Step 5: Look for judicial criticism of the guideline. The most obvious is explicit judicial criticism in judicial opinions; see as examples, the Supreme Court’s characterization of the guideline at issue in Pepper v. United States, 131 S. Ct. 1229 (2011) as “rest[ing] on wholly unconvincing policy rationales,” id. at 1247; criticism of the child pornography guideline in United States v. Henderson, supra, United States v. Dorvee, supra, and a multitude of district court opinions; criticism of the illegal reentry guideline in United States v. Galvez-Barrios, 355 F. Supp. 2d 958 (E.D. Wis. 2005); and criticism of the theft/fraud guideline in United States v. Emmenegger, 329 F. Supp. 2d 416 (S.D.N.Y. 2004). But don’t look for just explicit judicial criticism. Look for implicit judicial criticism as well, in the form of statistics or other documentation showing that sentencing courts are frequently varying from the guideline.
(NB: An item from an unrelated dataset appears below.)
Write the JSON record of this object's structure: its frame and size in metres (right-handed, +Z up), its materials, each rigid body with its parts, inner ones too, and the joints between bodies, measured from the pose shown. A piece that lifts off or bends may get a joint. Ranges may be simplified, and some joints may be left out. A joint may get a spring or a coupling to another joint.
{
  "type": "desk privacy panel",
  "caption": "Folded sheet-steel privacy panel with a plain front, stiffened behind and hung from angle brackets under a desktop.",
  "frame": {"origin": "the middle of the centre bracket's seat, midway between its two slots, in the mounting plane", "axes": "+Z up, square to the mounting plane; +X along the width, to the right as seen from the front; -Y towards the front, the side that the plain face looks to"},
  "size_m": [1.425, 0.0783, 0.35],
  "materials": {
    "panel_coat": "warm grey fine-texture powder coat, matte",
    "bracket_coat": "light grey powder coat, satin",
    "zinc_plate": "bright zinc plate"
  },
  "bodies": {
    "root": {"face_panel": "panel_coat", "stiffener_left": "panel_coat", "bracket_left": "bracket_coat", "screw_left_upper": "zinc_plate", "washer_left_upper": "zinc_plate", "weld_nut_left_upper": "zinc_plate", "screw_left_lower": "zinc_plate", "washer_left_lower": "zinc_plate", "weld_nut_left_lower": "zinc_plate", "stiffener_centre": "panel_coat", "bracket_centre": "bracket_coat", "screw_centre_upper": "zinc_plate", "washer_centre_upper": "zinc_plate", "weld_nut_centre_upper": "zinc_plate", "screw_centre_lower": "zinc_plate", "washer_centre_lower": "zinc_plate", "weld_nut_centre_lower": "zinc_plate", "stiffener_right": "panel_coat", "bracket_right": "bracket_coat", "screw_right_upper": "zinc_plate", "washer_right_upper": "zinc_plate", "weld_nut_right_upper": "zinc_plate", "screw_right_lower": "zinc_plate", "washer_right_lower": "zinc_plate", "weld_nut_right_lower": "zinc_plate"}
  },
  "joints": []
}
Looking to this sort of “feedback” is consistent with Justice Breyer’s recognition, in the law review article I cited in last week’s post,that “the Commission’s system is evolutionary [and it] can continually revise its Guidelines . . . through the analysis of information that is obtained while the Guidelines are actually in effect.” Stephen Breyer, The Federal Sentencing Guidelines and the Key Compromises Upon Which They Rest, 17 Hofstra L. Rev. 1, 17 (1988). It is also consistent with the Supreme Court’s recognition in Rita v. United States, 551 U.S. 338 (2007) that the Commission’s work is “ongoing,” that courts in individual cases will depart or, after Booker, simply impose a non-guidelines sentence and set forth their reasons, and that those results should then be collected and considered by the Commission. Id.at 350.

Steps 6 and beyond: Don’t be limited by these first five steps. Think of other places to look for information and/or evidence exposing the guideline as non-empirical, irrational, or otherwise inappropriate “advice” (which is of course all it is after Booker).